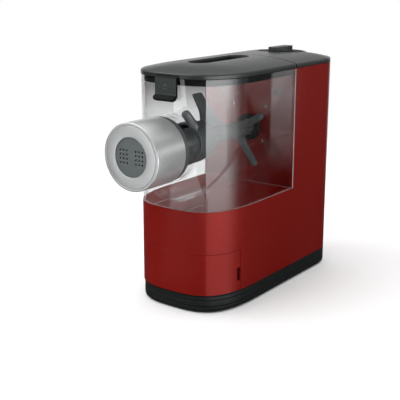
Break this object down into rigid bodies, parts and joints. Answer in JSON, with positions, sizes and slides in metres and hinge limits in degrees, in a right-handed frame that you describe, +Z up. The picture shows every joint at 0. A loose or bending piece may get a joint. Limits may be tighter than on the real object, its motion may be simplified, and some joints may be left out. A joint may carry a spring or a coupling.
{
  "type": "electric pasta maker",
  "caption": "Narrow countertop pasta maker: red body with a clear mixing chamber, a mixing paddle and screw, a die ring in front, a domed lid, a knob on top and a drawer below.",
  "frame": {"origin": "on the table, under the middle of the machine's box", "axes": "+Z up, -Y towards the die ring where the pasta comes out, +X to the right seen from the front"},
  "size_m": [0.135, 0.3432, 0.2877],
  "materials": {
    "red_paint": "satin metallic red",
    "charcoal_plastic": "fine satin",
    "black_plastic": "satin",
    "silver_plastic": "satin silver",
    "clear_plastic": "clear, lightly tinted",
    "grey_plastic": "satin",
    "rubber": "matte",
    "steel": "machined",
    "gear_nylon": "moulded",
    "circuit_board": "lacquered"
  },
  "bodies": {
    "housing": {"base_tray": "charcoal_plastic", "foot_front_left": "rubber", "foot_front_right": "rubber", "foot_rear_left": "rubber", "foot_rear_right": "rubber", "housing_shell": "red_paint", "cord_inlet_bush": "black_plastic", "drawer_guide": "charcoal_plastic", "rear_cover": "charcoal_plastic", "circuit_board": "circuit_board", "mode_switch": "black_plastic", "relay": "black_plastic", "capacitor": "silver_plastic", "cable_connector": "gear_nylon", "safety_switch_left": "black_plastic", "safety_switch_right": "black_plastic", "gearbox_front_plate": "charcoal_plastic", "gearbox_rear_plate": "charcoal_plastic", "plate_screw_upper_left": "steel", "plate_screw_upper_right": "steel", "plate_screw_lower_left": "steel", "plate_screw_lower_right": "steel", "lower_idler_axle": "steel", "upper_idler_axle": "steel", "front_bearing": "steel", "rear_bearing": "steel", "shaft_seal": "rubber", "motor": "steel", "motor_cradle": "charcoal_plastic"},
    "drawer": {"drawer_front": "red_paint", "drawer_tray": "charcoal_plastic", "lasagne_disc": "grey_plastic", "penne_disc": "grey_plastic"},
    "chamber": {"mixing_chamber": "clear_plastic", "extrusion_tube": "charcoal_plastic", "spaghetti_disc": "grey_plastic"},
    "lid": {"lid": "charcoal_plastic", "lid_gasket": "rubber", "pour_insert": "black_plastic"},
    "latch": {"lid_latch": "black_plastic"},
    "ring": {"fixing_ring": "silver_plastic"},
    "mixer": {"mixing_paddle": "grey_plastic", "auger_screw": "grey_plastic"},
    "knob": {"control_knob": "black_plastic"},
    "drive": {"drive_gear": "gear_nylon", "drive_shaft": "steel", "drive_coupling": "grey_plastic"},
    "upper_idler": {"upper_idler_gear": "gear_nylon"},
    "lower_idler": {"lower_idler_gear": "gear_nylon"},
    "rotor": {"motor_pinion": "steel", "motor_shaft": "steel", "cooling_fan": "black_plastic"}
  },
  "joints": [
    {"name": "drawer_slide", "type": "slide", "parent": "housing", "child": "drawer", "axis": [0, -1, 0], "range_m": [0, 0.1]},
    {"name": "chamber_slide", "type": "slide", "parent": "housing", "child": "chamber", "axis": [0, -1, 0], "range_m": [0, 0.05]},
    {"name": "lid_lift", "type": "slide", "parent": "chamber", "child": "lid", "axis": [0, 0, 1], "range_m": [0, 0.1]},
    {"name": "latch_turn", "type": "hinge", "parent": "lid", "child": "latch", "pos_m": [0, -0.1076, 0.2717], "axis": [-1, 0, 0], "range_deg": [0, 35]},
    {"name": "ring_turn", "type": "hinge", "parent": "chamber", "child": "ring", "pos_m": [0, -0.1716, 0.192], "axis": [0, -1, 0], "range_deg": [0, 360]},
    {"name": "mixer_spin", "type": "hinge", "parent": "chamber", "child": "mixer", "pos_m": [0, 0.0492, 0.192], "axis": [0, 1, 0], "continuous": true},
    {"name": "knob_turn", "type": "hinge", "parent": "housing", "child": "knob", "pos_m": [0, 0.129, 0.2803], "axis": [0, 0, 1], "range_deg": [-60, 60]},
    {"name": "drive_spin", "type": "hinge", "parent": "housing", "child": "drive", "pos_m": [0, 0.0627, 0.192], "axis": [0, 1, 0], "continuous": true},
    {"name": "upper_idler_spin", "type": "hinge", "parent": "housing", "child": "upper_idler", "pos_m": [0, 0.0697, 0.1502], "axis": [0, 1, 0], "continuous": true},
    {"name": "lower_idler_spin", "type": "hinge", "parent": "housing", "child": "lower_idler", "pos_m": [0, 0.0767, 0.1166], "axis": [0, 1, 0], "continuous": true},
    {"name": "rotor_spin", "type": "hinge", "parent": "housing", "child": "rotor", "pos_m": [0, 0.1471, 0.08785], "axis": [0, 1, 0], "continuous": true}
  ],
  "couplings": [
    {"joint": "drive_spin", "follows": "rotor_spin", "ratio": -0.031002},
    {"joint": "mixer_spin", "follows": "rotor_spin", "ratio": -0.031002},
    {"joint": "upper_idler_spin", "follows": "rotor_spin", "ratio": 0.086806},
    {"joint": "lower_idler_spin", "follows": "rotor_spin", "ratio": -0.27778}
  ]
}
☆ ☆ ☆ ☆ ☆
** Task goal **
Your task is to quote all of the data word for word.

** Solution to this problem **
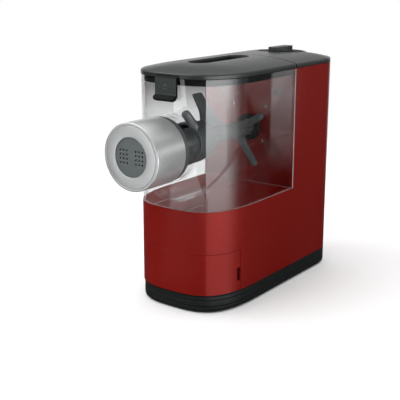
Break this object down into rigid bodies, parts and joints. Answer in JSON, with positions, sizes and slides in metres and hinge limits in degrees, in a right-handed frame that you describe, +Z up. The picture shows every joint at 0. A loose or bending piece may get a joint. Limits may be tighter than on the real object, its motion may be simplified, and some joints may be left out. A joint may carry a spring or a coupling.
{
  "type": "electric pasta maker",
  "caption": "Narrow countertop pasta maker: red body with a clear mixing chamber, a mixing paddle and screw, a die ring in front, a domed lid, a knob on top and a drawer below.",
  "frame": {"origin": "on the table, under the middle of the machine's box", "axes": "+Z up, -Y towards the die ring where the pasta comes out, +X to the right seen from the front"},
  "size_m": [0.135, 0.3432, 0.2877],
  "materials": {
    "red_paint": "satin metallic red",
    "charcoal_plastic": "fine satin",
    "black_plastic": "satin",
    "silver_plastic": "satin silver",
    "clear_plastic": "clear, lightly tinted",
    "grey_plastic": "satin",
    "rubber": "matte",
    "steel": "machined",
    "gear_nylon": "moulded",
    "circuit_board": "lacquered"
  },
  "bodies": {
    "housing": {"base_tray": "charcoal_plastic", "foot_front_left": "rubber", "foot_front_right": "rubber", "foot_rear_left": "rubber", "foot_rear_right": "rubber", "housing_shell": "red_paint", "cord_inlet_bush": "black_plastic", "drawer_guide": "charcoal_plastic", "rear_cover": "charcoal_plastic", "circuit_board": "circuit_board", "mode_switch": "black_plastic", "relay": "black_plastic", "capacitor": "silver_plastic", "cable_connector": "gear_nylon", "safety_switch_left": "black_plastic", "safety_switch_right": "black_plastic", "gearbox_front_plate": "charcoal_plastic", "gearbox_rear_plate": "charcoal_plastic", "plate_screw_upper_left": "steel", "plate_screw_upper_right": "steel", "plate_screw_lower_left": "steel", "plate_screw_lower_right": "steel", "lower_idler_axle": "steel", "upper_idler_axle": "steel", "front_bearing": "steel", "rear_bearing": "steel", "shaft_seal": "rubber", "motor": "steel", "motor_cradle": "charcoal_plastic"},
    "drawer": {"drawer_front": "red_paint", "drawer_tray": "charcoal_plastic", "lasagne_disc": "grey_plastic", "penne_disc": "grey_plastic"},
    "chamber": {"mixing_chamber": "clear_plastic", "extrusion_tube": "charcoal_plastic", "spaghetti_disc": "grey_plastic"},
    "lid": {"lid": "charcoal_plastic", "lid_gasket": "rubber", "pour_insert": "black_plastic"},
    "latch": {"lid_latch": "black_plastic"},
    "ring": {"fixing_ring": "silver_plastic"},
    "mixer": {"mixing_paddle": "grey_plastic", "auger_screw": "grey_plastic"},
    "knob": {"control_knob": "black_plastic"},
    "drive": {"drive_gear": "gear_nylon", "drive_shaft": "steel", "drive_coupling": "grey_plastic"},
    "upper_idler": {"upper_idler_gear": "gear_nylon"},
    "lower_idler": {"lower_idler_gear": "gear_nylon"},
    "rotor": {"motor_pinion": "steel", "motor_shaft": "steel", "cooling_fan": "black_plastic"}
  },
  "joints": [
    {"name": "drawer_slide", "type": "slide", "parent": "housing", "child": "drawer", "axis": [0, -1, 0], "range_m": [0, 0.1]},
    {"name": "chamber_slide", "type": "slide", "parent": "housing", "child": "chamber", "axis": [0, -1, 0], "range_m": [0, 0.05]},
    {"name": "lid_lift", "type": "slide", "parent": "chamber", "child": "lid", "axis": [0, 0, 1], "range_m": [0, 0.1]},
    {"name": "latch_turn", "type": "hinge", "parent": "lid", "child": "latch", "pos_m": [0, -0.1076, 0.2717], "axis": [-1, 0, 0], "range_deg": [0, 35]},
    {"name": "ring_turn", "type": "hinge", "parent": "chamber", "child": "ring", "pos_m": [0, -0.1716, 0.192], "axis": [0, -1, 0], "range_deg": [0, 360]},
    {"name": "mixer_spin", "type": "hinge", "parent": "chamber", "child": "mixer", "pos_m": [0, 0.0492, 0.192], "axis": [0, 1, 0], "continuous": true},
    {"name": "knob_turn", "type": "hinge", "parent": "housing", "child": "knob", "pos_m": [0, 0.129, 0.2803], "axis": [0, 0, 1], "range_deg": [-60, 60]},
    {"name": "drive_spin", "type": "hinge", "parent": "housing", "child": "drive", "pos_m": [0, 0.0627, 0.192], "axis": [0, 1, 0], "continuous": true},
    {"name": "upper_idler_spin", "type": "hinge", "parent": "housing", "child": "upper_idler", "pos_m": [0, 0.0697, 0.1502], "axis": [0, 1, 0], "continuous": true},
    {"name": "lower_idler_spin", "type": "hinge", "parent": "housing", "child": "lower_idler", "pos_m": [0, 0.0767, 0.1166], "axis": [0, 1, 0], "continuous": true},
    {"name": "rotor_spin", "type": "hinge", "parent": "housing", "child": "rotor", "pos_m": [0, 0.1471, 0.08785], "axis": [0, 1, 0], "continuous": true}
  ],
  "couplings": [
    {"joint": "drive_spin", "follows": "rotor_spin", "ratio": -0.031002},
    {"joint": "mixer_spin", "follows": "rotor_spin", "ratio": -0.031002},
    {"joint": "upper_idler_spin", "follows": "rotor_spin", "ratio": 0.086806},
    {"joint": "lower_idler_spin", "follows": "rotor_spin", "ratio": -0.27778}
  ]
}